Secondo l’atto d’accusa stilato dal procuratore pubblico Moreno Capella, la sera del decesso sarebbe avvenuto l'ennesimo litigio in merito alla questione dell’esistenza di una relazione sentimentale e sessuale della moglie con un altro uomo. Durante la discussione, dopo aver ricevuto per l’ennesima volta una risposta negativa sul presunto tradimento, l’uomo avrebbe perso la testa, iniziando a colpirla con sberle e schiaffi al viso. L’avrebbe poi afferrata al collo, tanto forte da provocarle la rottura dell’osso ioide, continuando a minacciarla, brandendo anche un coltello, al fine di estorcerle la confessione. L'ha poi seguita sul balcone dove l'ha spinta oltre il parapetto. La Corte dovrà chiarire se la moglie si trovasse già a cavalcioni sul parapetto del balcone. Per il pp Capella, l'uomo ha agito "con particolare assenza di scrupoli, segnatamente con scopo e movente particolarmente perversi", considerando anche la convinzione "errata" dell'esistenza di una relazione sentimentale.
Tre, dall’estate 2019 a oggi, i passi intrapresi dal pp: come richiesto dal Tribunale penale ha precisato movente e scopo che sorreggono l’imputazione principale dell'assassinio (la gelosia e lo scatto d’ira, sebbene non vi siano elementi che provino il tradimento avendolo la vittima sempre negato). Secondo, ha ottenuto dall’Istituto di medicina legale dell’Università di Berna, cui aveva ordinato la ricostruzione della traiettoria del corpo in aria, il completamento di alcune parti della perizia le cui conclusioni ritengono verosimile la tesi dell’uccisione.

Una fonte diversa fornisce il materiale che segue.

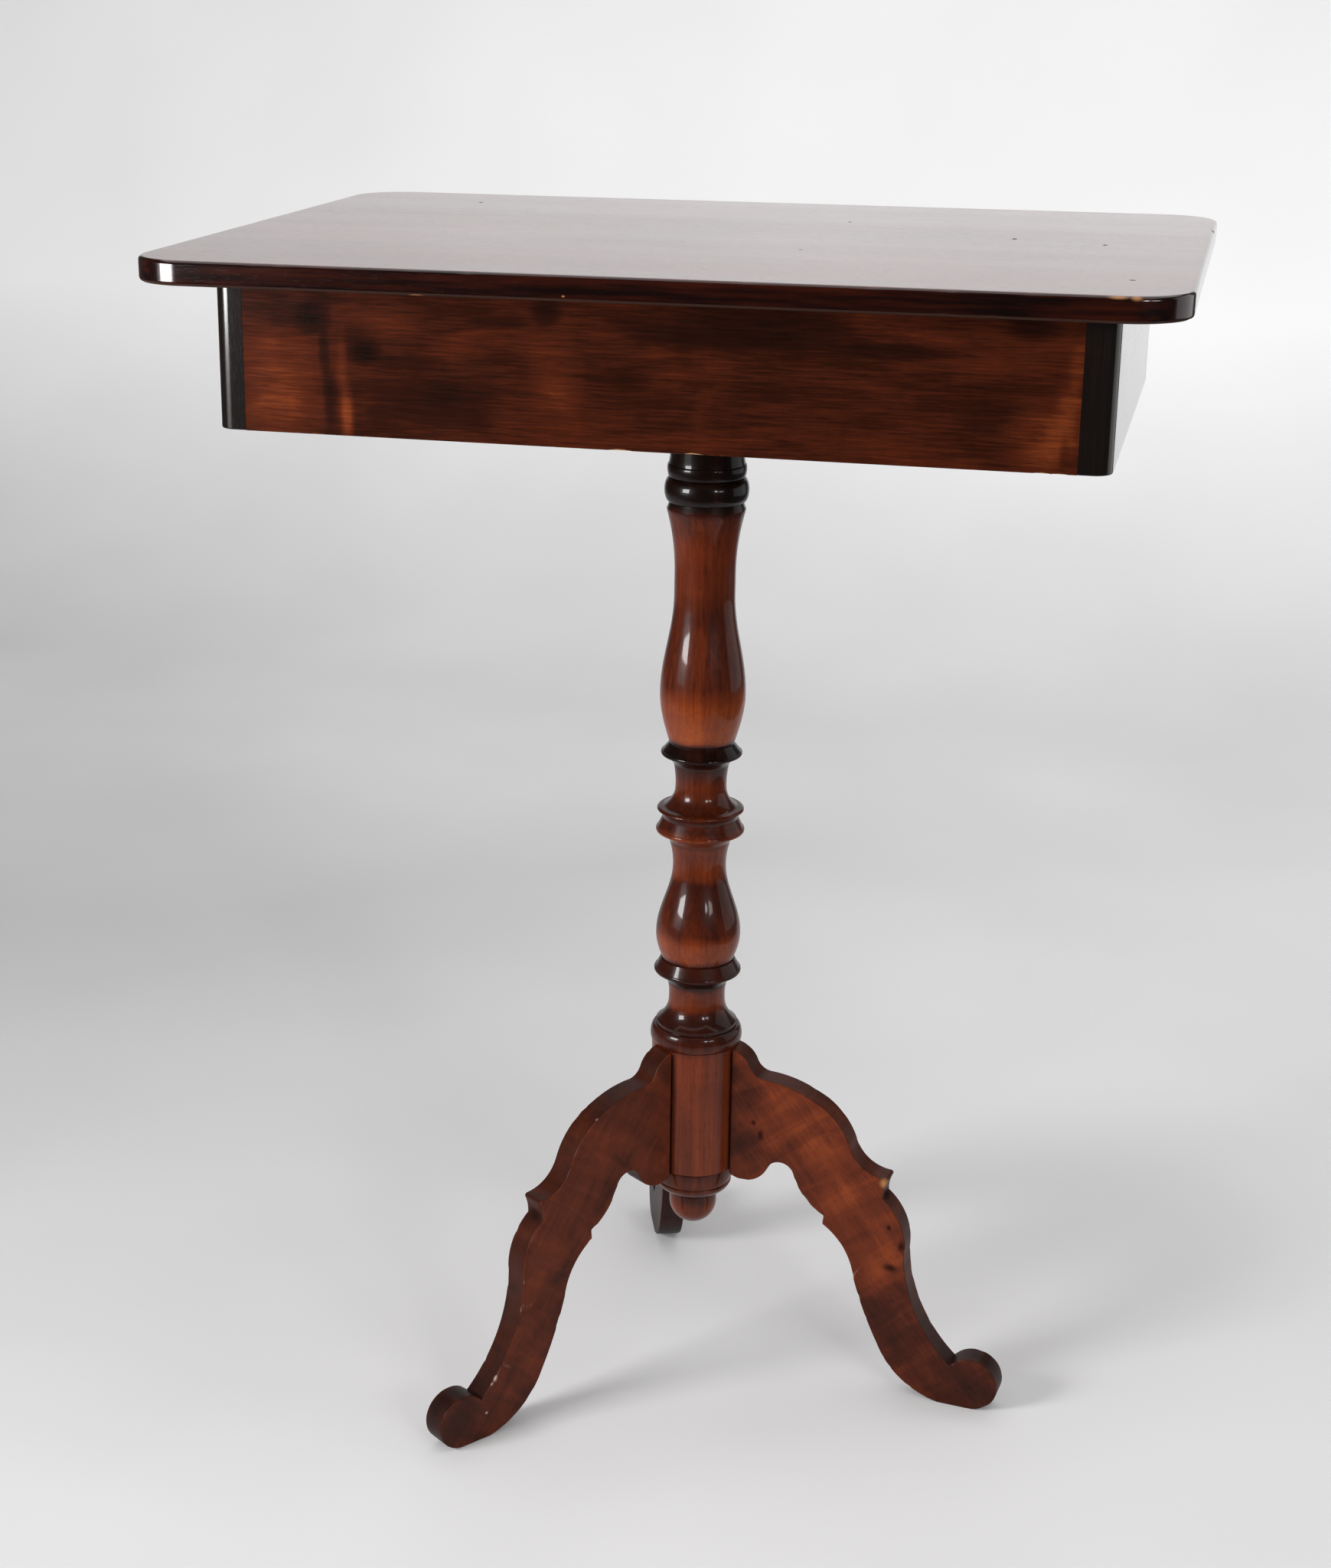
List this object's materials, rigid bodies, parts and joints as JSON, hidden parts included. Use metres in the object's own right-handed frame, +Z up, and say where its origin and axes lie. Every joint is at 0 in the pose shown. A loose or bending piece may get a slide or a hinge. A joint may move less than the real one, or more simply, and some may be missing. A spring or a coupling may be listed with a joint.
{
  "type": "pedestal side table",
  "caption": "Small rectangular occasional table with a veneered frieze and ebonised corner posts, on a turned baluster column and scroll-cut tripod legs.",
  "frame": {"origin": "on the floor, on the axis of the turned column, under the centre of the top", "axes": "+Z up; +X to the right along the top's length; -Y towards the viewer in front of the table"},
  "size_m": [0.578, 0.418, 0.75],
  "materials": {
    "top": "french-polished mahogany, red-brown under a high gloss",
    "veneer": "figured mahogany veneer, polished, brown with dark clouds",
    "softwood": "planed pine, unpolished, darkened with age",
    "ebonised": "black-stained fruitwood, polished",
    "screws": "plain steel, dulled",
    "column": "turned mahogany, glossy, darker in the quirks",
    "wedge": "split beech, unpolished",
    "legs": "sawn and scraped mahogany, satin"
  },
  "bodies": {
    "root": {"top_board_front": "top", "top_board_rear": "top", "veneer_front": "veneer", "veneer_rear": "veneer", "veneer_left": "veneer", "veneer_right": "veneer", "rail_front": "softwood", "rail_rear": "softwood", "rail_left": "softwood", "rail_right": "softwood", "post_front_left": "ebonised", "post_front_right": "ebonised", "post_rear_left": "ebonised", "post_rear_right": "ebonised", "corner_blocks": "softwood", "top_blocks": "softwood", "top_screws": "screws", "bearer": "softwood", "bearer_blocks": "softwood", "column": "column", "tenon_wedge": "wedge", "leg_right": "legs", "leg_left": "legs", "leg_rear": "legs", "drop": "column"}
  },
  "joints": []
}
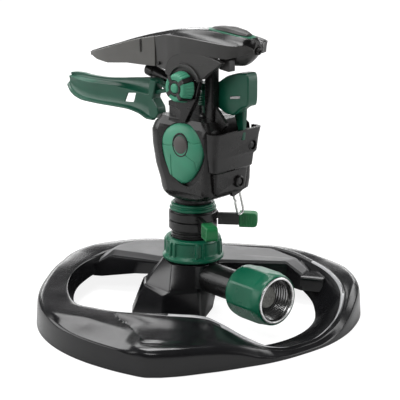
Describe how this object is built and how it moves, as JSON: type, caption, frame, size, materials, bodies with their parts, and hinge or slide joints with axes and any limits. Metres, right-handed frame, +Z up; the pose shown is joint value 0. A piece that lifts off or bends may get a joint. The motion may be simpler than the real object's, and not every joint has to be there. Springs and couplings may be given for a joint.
{
  "type": "part-circle impulse sprinkler on a ring base",
  "caption": "Lawn sprinkler with a hooded swivelling head, impact arm, trip lever and two arc stops on a round hollow base with a side hose inlet.",
  "frame": {"origin": "middle of the base's outline, on the ground plane", "axes": "+Z up along the riser; -Y faces the picture's viewer; +X to the right of the picture; the hose inlet points to the front right, 48 degrees from +X, and the nozzle to the rear left, 137 degrees from +X"},
  "size_m": [0.2246, 0.2232, 0.2027],
  "materials": {
    "black_gloss": "glossy moulded plastic",
    "black_satin": "satin moulded plastic",
    "black_tube": "satin moulded plastic",
    "dark_grey": "matt moulded plastic",
    "green_dark": "semi-gloss moulded plastic",
    "green_nut": "semi-gloss moulded plastic",
    "green_pale": "satin moulded plastic",
    "green_grip": "satin moulded plastic, ribbed",
    "chrome": "plated, polished",
    "steel": "bright drawn wire and pins",
    "rubber": "matt",
    "strainer_grey": "matt moulded plastic"
  },
  "bodies": {
    "base": {"base_ring": "black_gloss", "inlet_elbow": "black_tube", "riser_seal": "rubber", "bearing_sleeve": "black_tube", "bearing_ring": "green_nut"},
    "coupling": {"hose_coupling": "green_nut", "thread_insert": "chrome", "hose_washer": "rubber", "inlet_strainer": "strainer_grey"},
    "nut": {"union_nut": "green_nut"},
    "lower_stop": {"lower_stop_collar": "black_tube", "lower_stop_grip": "green_grip"},
    "upper_stop": {"upper_stop_collar": "black_tube", "upper_stop_grip": "green_grip"},
    "head": {"head_body": "black_satin", "neck_seal": "rubber", "wear_washer": "rubber", "side_cover": "green_pale", "side_cap": "dark_grey", "rear_housing": "black_satin", "housing_screw": "steel", "trip_pin": "steel", "arm_pin": "steel", "arm_spring": "steel", "nozzle_barrel": "black_tube", "jet_insert": "dark_grey", "hood": "black_satin", "hood_trim": "green_nut", "hood_cap": "dark_grey", "rear_plug": "dark_grey", "flap_pin": "steel"},
    "arm": {"impact_arm": "green_dark", "weight_insert": "steel"},
    "trip": {"trip_lever": "black_tube"},
    "wire": {"trip_wire": "steel"},
    "knob": {"knob_hub": "black_satin", "knob_pad_1": "green_pale", "knob_pad_2": "green_pale", "knob_pad_3": "green_pale", "knob_pad_4": "green_pale", "knob_cap": "green_pale"},
    "flap": {"beak_flap": "black_satin"}
  },
  "joints": [
    {"name": "head_swivel", "type": "hinge", "parent": "base", "child": "head", "pos_m": [-0.00454, 0.01042, 0.09], "axis": [0, 0, 1], "continuous": true},
    {"name": "coupling_swivel", "type": "hinge", "parent": "base", "child": "coupling", "pos_m": [0.03895, -0.03789, 0.0286], "axis": [0.6691, -0.7431, 0], "continuous": true},
    {"name": "nut_turn", "type": "hinge", "parent": "base", "child": "nut", "pos_m": [-0.00454, 0.01042, 0.048], "axis": [0, 0, 1], "continuous": true},
    {"name": "lower_stop_turn", "type": "hinge", "parent": "base", "child": "lower_stop", "pos_m": [-0.00454, 0.01042, 0.064], "axis": [0, 0, 1], "range_deg": [-120, 0]},
    {"name": "upper_stop_turn", "type": "hinge", "parent": "base", "child": "upper_stop", "pos_m": [-0.00454, 0.01042, 0.07], "axis": [0, 0, 1], "range_deg": [0, 130]},
    {"name": "arm_swing", "type": "hinge", "parent": "head", "child": "arm", "pos_m": [0.00607, 0.00053, 0.155], "axis": [0, 0, 1], "range_deg": [0, 20], "stiffness_Nm_per_rad": 0.002, "springref_deg": -17.19},
    {"name": "trip_swing", "type": "hinge", "parent": "head", "child": "trip", "pos_m": [0.02281, -0.00894, 0.0992], "axis": [-0.7314, 0.682, 0], "range_deg": [0, 24]},
    {"name": "trip_wire_slide", "type": "slide", "parent": "trip", "child": "wire", "axis": [-0.1994, -0.2138, 0.9563], "range_m": [-0.005, 0]},
    {"name": "knob_turn", "type": "hinge", "parent": "head", "child": "knob", "pos_m": [-0.0135, -0.01678, 0.1635], "axis": [-0.682, -0.7314, 0], "range_deg": [0, 180]},
    {"name": "flap_tilt", "type": "hinge", "parent": "head", "child": "flap", "pos_m": [-0.01551, 0.02065, 0.1752], "axis": [-0.682, -0.7314, 0], "range_deg": [0, 6.5]}
  ],
  "couplings": [
    {"joint": "flap_tilt", "follows": "knob_turn", "ratio": 0.036}
  ]
}
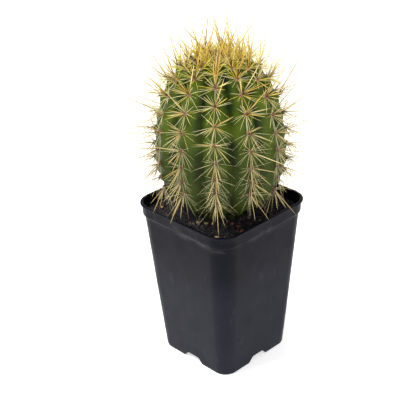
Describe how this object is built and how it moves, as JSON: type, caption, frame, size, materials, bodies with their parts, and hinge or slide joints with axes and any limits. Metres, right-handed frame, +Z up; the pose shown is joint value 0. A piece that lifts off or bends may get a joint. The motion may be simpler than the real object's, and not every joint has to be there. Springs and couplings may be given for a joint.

A questo riguardo i giudici chiedevano ai periti bernesi di dire se la vittima sia stata sollevata, buttata e/o lanciata, ma nel complemento viene evidenziata l’assenza di elementi sufficienti a rispondere positivamente alle domande; troppe le variabili in gioco, fra cui anche il risultato sempre differente dei quattro lanci simulati con un manichino, che in un’unica occasione ha impattato nel punto presumibile del decesso.
Infine, terzo punto, la perizia di parte che l’avvocato difensore Manuela Fertile ha chiesto nei mesi scorsi all’Istituto di scienze forensi di Milano (perizia voluta e finanziata, tramite una colletta, dai familiari dell’imputato e da parte della comunità eritrea presente in Ticino): gli esperti lombardi ritengono che il punto d’impatto al suolo in posizione prona, comparato a quello di distacco dal terrazzo, nonché i segni e le ferite riscontrati su alcune parti della salma, inducono a ritenere che la vittima si sia lanciata spontaneamente; perciò la versione del marito è ritenuta credibile. Letta questa perizia, gli esperti bernesi non si sono scostati dalle loro conclusioni ritenendo poco verosimile l’ipotesi del suicidio. L’intero scambio di opinioni sull’asse Milano-Berna, insieme al nuovo atto d’accusa completato, si trova ora in tribunale. Si attende l’aggiornamento del processo, fortemente indiziario.